Transition Towns are social experiments on a massive scale, in which communities are facing up to the challenges of peak oil and climate change by reconstructing themselves as independent and self sustaining, says Kim Jones of Sonter Jones Architects.

As suburbia eats up proximate farming land, a climate responsive urban growth pattern is put further out of reach for Australian cities.

With this in mind, recognizing the rural context when considering the issues of urban development is particularly important.

Under the current economic model, food production, packaging and distribution contribute to more than 20 per cent of our energy use. Most of this is consumed by packaging and distribution, so localizing and intensifying food production could easily alleviate rising food prices. This is the Transition Town notion of decoupling food from oil.

However, significant damage has already been done by suburban agglomeration. Not only has it destroyed farmland, coastline and other non-urban habitat but its form and pattern is such that it can never be economically serviced by any type of circulation infrastructure: water, energy, waste or, most obviously, transport.

An energy efficient city cannot be so dispersed and the continued release of land for housing on the fringe of major cities, while politically attractive, is environmentally irresponsible.

The need to effectively implement higher density mixed-use development into suburbia goes hand-in-hand with a more climate responsive approach to the non-urban environment.

Maintaining a compost heap down the end of the garden hardly compensates for the massive environmental footprint of suburban living. Yet residents can hardly be blamed when what passes for urban consolidation is really just suburban intensification — it offers nothing in the way of a real urban experience and retains the negative features of suburbia.
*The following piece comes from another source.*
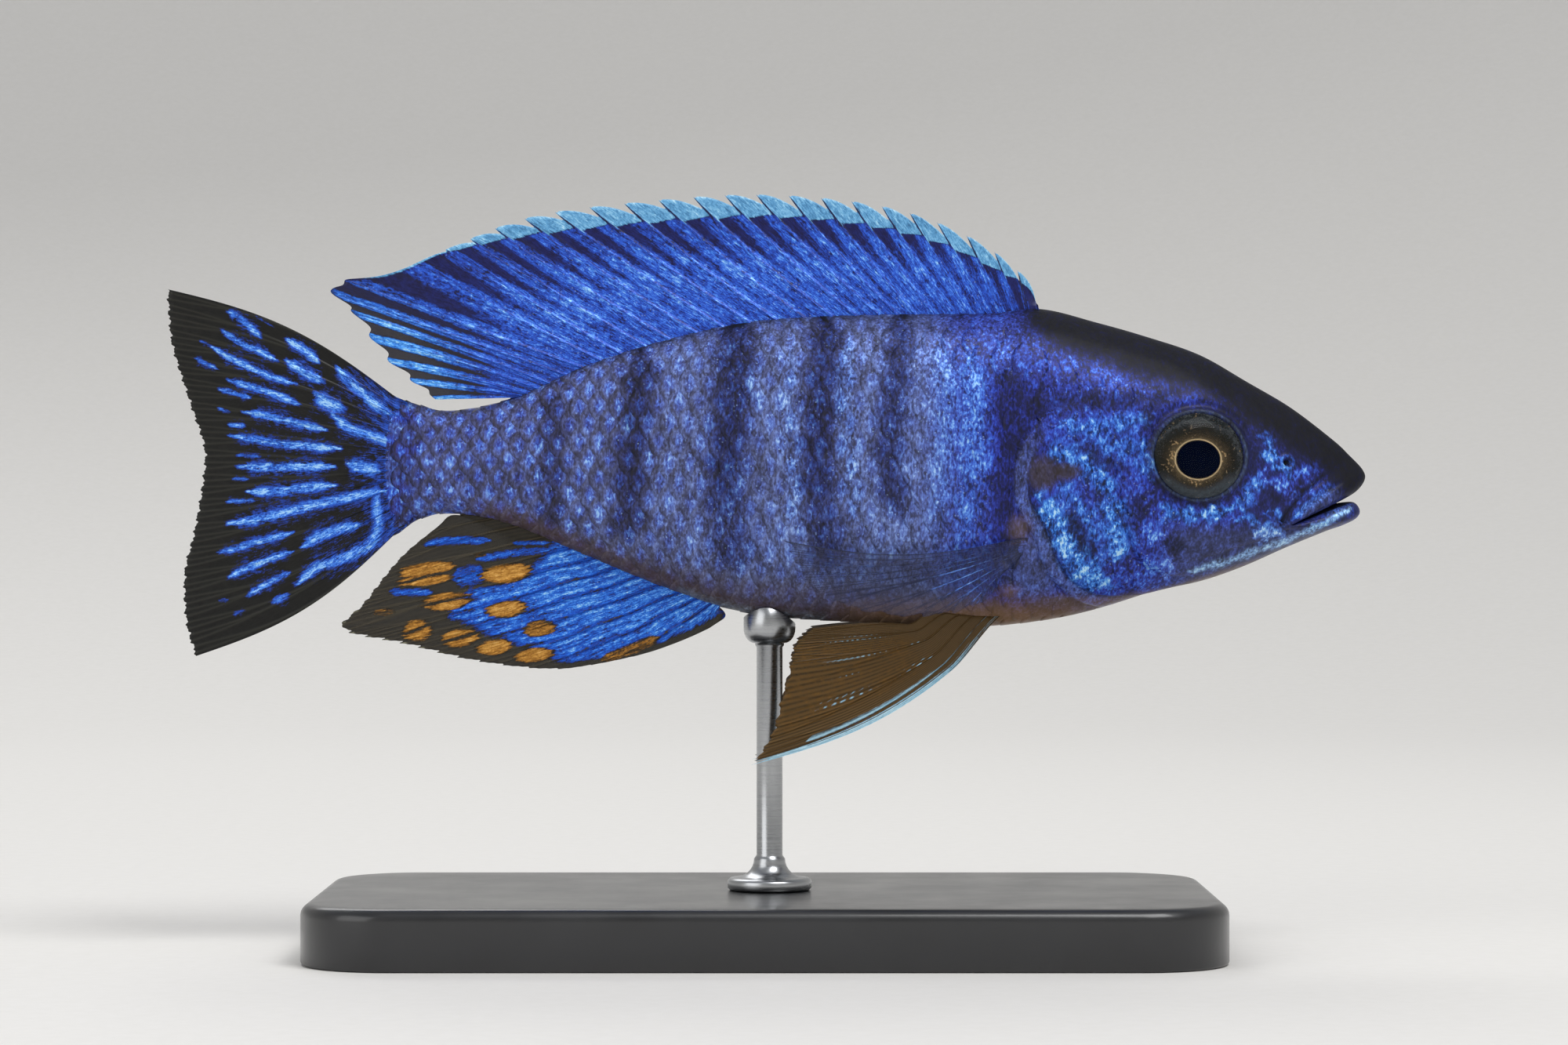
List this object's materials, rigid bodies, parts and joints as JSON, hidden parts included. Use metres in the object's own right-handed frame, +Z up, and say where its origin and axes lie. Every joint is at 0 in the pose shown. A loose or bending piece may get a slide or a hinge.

The real benefit of densification should be the opportunity to avoid the homogenised sameness of suburbia whilst being in close proximity to non-urban places.

We have never really embraced density in Australia and have sacrificed much to live a suburban lifestyle. We have lost our proximity to the source of food production and the local produce markets that accompany it. Our commitment to massive scale metropolitan infrastructure systems has stymied the development of efficient local infrastructure serving energy, water and waste, together with the opportunity to develop a co-dependent relationship between adjacent urban and rural uses. We have lost large chunks of productive time to commuting. We cling to what meager public open space remains while our suburban subdivision patterns create vast wastelands of private open space. Even our recent attempts at density are constrained in their configuration by suburban notions of spatial form, such as backyards and excessive street setbacks. Residential zoning ensures that suburban apartments do little to promote a genuinely diverse urban lifestyle.

Initiatives, such as Sydney Council’s Sydney City Farm project, which aim to educate and reconnect people to the source of food production, are significant in the message they convey. But they can only serve their aim as demonstration projects, being insufficient in number or scale to support a local trading economy. As demonstration projects they have great value, but equally important is their role in preserving open space. Indeed there does not seem to be any good environmental reason to build on open space in an existing metropolitan area. There is plenty of inefficient land-use in the existing suburban fabric, which could meet the growth needs of our major cities were it not for the resistance of local councils and their constituents.

There is an entrenched view that the suburbs are here to stay. But they are a very recent phenomenon in the history of cities that only really took off with the widespread availability of private transport. Their low-density dispersion means that they will never be adequately serviced by public transport. It may be time to consider whether they have any place at all in a future urban environment. They are destroying our cities, our farmland and our coastline.

Despite good intentions, it is probably not enough to simply introduce higher densities to the suburbs. The suburbs themselves may need to be transformed.

If the transition towards much higher densities at transport nodes were accompanied by a corresponding transition to much lower densities in the surrounding undifferentiated suburban fabric, the suburbs could be ultimately dismantled to be reconstituted as non-urban space.

Under this scenario, a major metropolitan area such as Sydney would be recast as an efficiently linked network of maybe a hundred small high-density cities occupying one tenth of the current urban footprint, with the featureless interstitial suburban fabric going under the plough.

Like Transition Towns, suitable land would then be available locally for fresh food production, or for other non-urban uses such as forest, parkland, waste recycling, aquaculture and power generation.